● Data section
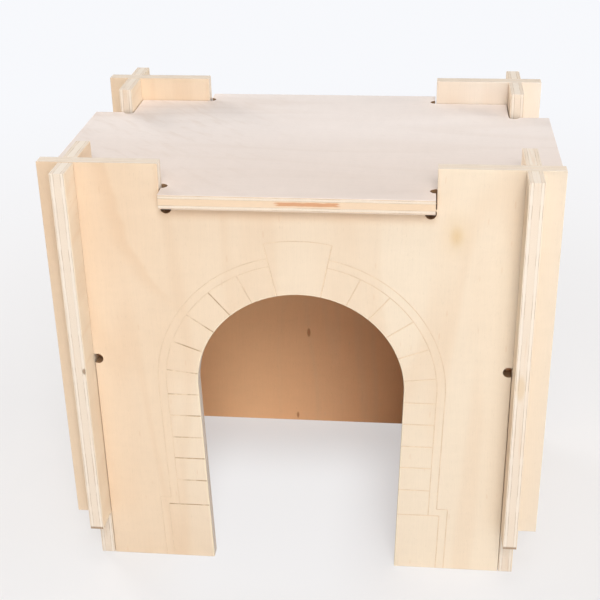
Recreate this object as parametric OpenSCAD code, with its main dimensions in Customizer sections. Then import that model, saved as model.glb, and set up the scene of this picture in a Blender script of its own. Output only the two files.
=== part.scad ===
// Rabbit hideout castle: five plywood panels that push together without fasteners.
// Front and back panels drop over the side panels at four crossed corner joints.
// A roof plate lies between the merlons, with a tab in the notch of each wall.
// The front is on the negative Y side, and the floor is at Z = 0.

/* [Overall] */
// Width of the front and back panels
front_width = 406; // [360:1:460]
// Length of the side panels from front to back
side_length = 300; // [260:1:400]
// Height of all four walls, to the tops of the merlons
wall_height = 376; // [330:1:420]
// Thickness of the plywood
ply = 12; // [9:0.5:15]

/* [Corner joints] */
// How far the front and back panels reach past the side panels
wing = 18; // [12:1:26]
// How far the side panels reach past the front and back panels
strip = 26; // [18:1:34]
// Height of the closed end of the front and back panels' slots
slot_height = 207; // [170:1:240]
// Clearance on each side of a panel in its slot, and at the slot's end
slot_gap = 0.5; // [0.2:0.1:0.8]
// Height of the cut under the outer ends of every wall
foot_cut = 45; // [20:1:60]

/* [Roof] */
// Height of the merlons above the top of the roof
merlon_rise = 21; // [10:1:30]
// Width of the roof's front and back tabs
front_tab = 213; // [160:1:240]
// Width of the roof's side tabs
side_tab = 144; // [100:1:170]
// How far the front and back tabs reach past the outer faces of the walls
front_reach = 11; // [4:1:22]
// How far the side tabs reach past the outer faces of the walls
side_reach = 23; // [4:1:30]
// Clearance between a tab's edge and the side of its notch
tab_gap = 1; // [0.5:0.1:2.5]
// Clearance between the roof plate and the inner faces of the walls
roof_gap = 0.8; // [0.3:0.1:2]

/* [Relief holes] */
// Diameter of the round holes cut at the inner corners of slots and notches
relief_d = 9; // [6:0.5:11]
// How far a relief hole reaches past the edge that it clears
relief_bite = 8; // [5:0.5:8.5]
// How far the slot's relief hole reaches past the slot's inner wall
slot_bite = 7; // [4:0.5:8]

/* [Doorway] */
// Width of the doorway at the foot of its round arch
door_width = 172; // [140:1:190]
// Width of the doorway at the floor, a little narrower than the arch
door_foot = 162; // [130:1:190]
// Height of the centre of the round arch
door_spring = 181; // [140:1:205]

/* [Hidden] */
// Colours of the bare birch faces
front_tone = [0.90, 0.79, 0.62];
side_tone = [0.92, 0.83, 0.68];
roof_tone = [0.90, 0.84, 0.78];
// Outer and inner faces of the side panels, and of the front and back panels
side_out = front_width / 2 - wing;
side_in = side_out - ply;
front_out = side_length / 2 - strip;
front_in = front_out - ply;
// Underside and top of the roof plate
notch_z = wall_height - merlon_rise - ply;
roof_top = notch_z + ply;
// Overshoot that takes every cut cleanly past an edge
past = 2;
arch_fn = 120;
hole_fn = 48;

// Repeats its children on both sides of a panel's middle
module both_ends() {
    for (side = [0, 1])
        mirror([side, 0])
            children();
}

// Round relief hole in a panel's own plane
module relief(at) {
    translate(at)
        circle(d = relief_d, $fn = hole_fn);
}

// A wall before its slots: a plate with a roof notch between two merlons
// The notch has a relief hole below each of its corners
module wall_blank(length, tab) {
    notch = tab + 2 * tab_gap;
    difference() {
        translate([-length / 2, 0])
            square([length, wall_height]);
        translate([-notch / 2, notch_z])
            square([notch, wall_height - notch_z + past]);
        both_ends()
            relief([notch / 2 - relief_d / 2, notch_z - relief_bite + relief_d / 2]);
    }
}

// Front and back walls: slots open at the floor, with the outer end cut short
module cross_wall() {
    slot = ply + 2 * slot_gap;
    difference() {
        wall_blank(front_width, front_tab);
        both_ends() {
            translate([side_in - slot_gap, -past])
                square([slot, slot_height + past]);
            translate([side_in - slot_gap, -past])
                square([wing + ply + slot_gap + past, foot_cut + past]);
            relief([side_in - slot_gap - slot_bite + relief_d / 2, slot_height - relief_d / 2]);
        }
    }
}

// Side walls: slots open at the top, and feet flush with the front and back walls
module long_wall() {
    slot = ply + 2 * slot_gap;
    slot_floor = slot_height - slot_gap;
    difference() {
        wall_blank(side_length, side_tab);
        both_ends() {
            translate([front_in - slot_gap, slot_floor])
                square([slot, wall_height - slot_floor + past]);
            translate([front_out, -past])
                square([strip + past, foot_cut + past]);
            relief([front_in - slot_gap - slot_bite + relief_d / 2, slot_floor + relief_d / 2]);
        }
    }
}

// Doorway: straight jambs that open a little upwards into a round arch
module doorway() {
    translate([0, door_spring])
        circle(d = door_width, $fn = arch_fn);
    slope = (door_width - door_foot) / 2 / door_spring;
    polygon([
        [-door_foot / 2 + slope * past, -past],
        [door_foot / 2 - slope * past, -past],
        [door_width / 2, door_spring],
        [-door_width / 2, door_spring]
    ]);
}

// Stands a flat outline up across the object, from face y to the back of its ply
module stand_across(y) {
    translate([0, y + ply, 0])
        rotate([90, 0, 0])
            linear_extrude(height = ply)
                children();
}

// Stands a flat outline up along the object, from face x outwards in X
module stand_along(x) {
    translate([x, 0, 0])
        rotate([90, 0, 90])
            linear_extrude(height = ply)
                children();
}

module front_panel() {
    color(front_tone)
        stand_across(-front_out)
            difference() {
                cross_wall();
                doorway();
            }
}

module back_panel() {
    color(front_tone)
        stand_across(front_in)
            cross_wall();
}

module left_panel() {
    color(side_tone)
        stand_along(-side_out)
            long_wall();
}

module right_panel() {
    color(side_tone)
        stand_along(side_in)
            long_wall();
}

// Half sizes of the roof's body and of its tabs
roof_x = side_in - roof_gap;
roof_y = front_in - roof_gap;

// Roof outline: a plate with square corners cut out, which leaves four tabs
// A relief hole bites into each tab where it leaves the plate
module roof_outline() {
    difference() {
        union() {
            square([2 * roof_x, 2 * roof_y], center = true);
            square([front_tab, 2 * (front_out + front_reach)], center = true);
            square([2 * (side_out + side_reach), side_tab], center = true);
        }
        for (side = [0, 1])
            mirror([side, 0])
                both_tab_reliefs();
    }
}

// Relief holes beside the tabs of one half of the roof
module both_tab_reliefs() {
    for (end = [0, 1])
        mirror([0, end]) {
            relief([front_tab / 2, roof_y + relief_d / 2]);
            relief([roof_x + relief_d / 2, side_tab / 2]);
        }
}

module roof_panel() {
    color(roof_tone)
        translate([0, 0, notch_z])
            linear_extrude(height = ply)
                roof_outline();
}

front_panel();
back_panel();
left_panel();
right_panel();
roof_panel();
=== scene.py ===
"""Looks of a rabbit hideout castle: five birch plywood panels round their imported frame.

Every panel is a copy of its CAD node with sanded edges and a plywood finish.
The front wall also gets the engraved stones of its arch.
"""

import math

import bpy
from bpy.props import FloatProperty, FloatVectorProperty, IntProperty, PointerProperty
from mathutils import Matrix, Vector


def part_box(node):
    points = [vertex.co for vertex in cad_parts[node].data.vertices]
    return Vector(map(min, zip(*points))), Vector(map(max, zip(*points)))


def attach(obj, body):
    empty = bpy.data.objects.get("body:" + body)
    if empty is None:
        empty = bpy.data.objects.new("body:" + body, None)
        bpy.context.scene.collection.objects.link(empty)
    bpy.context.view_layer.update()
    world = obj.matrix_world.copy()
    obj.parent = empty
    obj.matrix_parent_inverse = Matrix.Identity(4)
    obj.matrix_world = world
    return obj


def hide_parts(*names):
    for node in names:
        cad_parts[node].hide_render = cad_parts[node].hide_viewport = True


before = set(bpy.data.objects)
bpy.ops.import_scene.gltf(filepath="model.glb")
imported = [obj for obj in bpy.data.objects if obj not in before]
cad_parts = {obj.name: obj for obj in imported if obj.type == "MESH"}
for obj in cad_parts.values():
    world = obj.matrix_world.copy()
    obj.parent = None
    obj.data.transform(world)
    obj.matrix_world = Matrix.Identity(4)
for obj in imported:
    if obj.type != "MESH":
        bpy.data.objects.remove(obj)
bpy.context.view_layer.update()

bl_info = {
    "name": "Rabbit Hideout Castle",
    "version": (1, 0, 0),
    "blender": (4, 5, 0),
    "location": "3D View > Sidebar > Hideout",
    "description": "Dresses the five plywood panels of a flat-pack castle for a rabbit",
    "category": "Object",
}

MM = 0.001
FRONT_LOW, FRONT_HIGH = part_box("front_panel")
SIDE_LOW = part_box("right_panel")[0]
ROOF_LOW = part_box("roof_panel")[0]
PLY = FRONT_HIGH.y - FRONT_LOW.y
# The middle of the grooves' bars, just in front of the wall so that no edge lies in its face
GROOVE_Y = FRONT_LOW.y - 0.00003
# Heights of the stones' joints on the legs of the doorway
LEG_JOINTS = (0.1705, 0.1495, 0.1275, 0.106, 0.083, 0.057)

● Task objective
Return nothing but the lines from the start of the listing above through the line containing "foot_cut = 45; // [20:1:60]", exactly as given.

● Solved problem
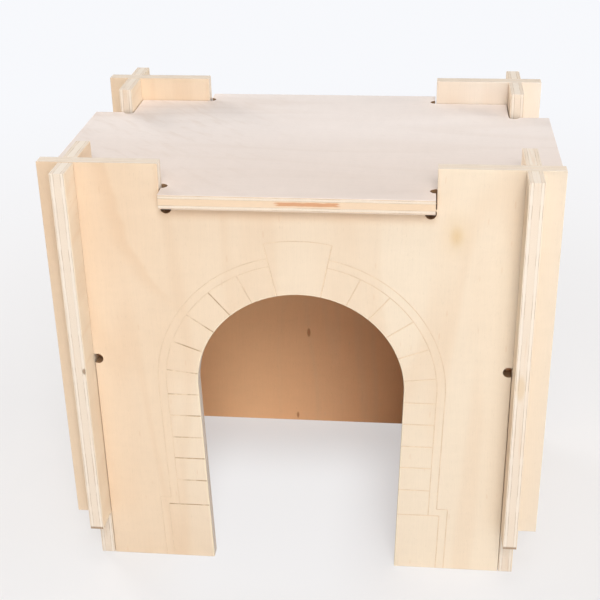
Recreate this object as parametric OpenSCAD code, with its main dimensions in Customizer sections. Then import that model, saved as model.glb, and set up the scene of this picture in a Blender script of its own. Output only the two files.
=== part.scad ===
// Rabbit hideout castle: five plywood panels that push together without fasteners.
// Front and back panels drop over the side panels at four crossed corner joints.
// A roof plate lies between the merlons, with a tab in the notch of each wall.
// The front is on the negative Y side, and the floor is at Z = 0.

/* [Overall] */
// Width of the front and back panels
front_width = 406; // [360:1:460]
// Length of the side panels from front to back
side_length = 300; // [260:1:400]
// Height of all four walls, to the tops of the merlons
wall_height = 376; // [330:1:420]
// Thickness of the plywood
ply = 12; // [9:0.5:15]

/* [Corner joints] */
// How far the front and back panels reach past the side panels
wing = 18; // [12:1:26]
// How far the side panels reach past the front and back panels
strip = 26; // [18:1:34]
// Height of the closed end of the front and back panels' slots
slot_height = 207; // [170:1:240]
// Clearance on each side of a panel in its slot, and at the slot's end
slot_gap = 0.5; // [0.2:0.1:0.8]
// Height of the cut under the outer ends of every wall
foot_cut = 45; // [20:1:60]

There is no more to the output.